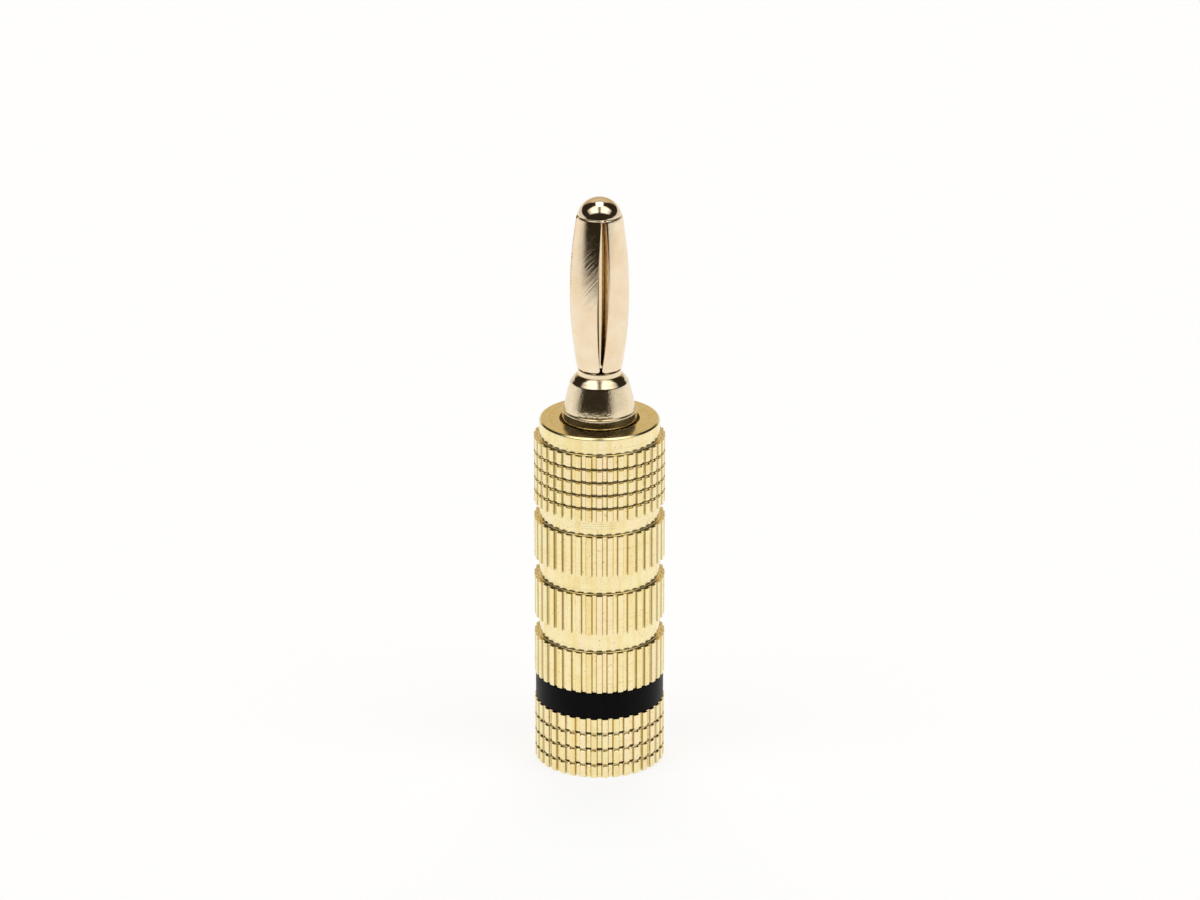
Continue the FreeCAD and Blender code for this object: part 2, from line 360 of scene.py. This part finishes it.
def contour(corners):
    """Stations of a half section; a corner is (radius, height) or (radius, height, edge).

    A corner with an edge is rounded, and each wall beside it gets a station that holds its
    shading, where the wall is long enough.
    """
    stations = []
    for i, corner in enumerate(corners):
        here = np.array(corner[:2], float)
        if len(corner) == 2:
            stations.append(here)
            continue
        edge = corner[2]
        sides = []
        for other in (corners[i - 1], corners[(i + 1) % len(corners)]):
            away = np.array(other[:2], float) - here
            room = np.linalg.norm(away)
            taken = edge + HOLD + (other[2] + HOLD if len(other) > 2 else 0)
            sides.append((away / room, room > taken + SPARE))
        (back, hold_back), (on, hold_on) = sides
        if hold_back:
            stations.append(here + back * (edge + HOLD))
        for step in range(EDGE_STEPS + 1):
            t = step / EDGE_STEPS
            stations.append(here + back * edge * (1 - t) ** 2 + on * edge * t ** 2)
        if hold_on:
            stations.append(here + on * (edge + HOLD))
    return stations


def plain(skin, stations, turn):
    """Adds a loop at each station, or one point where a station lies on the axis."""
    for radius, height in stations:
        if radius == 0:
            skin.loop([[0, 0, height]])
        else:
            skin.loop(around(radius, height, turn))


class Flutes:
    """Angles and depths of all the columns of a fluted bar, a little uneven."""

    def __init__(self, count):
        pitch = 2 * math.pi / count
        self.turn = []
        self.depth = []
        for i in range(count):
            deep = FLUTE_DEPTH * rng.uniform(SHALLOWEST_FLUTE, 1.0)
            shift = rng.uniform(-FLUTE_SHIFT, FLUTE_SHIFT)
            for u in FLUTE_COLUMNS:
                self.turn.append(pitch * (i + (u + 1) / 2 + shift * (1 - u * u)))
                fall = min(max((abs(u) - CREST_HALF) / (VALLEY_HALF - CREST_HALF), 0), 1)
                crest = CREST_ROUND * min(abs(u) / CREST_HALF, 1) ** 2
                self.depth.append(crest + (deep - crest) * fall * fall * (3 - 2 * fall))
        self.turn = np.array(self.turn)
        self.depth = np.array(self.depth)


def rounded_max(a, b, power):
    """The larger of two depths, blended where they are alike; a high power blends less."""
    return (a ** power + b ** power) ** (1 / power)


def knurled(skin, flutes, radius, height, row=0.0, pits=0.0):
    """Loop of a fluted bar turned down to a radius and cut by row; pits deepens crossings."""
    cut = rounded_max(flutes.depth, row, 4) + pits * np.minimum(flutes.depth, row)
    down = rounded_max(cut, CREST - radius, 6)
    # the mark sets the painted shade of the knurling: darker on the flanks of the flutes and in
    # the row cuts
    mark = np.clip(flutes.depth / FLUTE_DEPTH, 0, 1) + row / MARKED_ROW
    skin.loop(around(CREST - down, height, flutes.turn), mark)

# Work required
Quote the data above verbatim from its first line to the line that includes "(radius, height, edge).", with both boundary lines retained.

# Result of this task
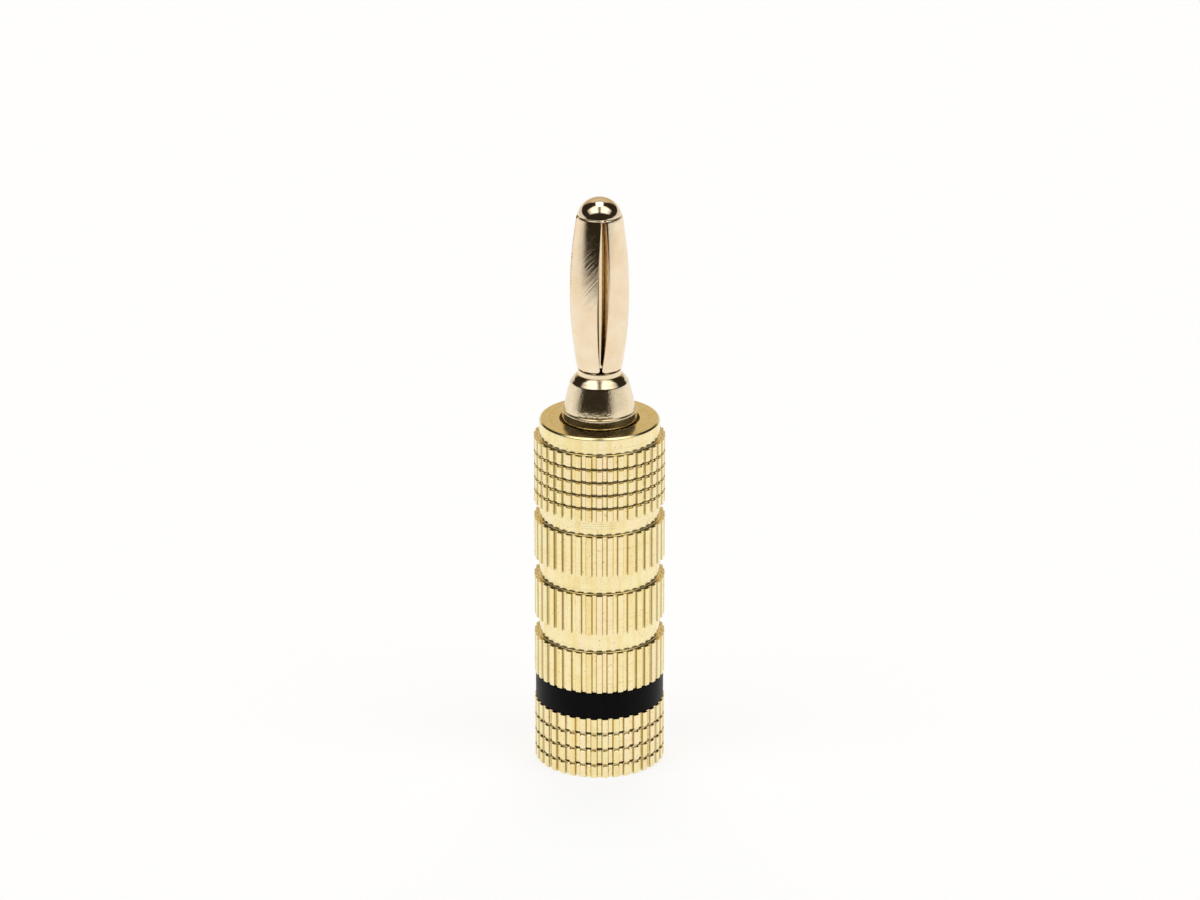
Continue the FreeCAD and Blender code for this object: part 2, from line 360 of scene.py. This part finishes it.
def contour(corners):
    """Stations of a half section; a corner is (radius, height) or (radius, height, edge).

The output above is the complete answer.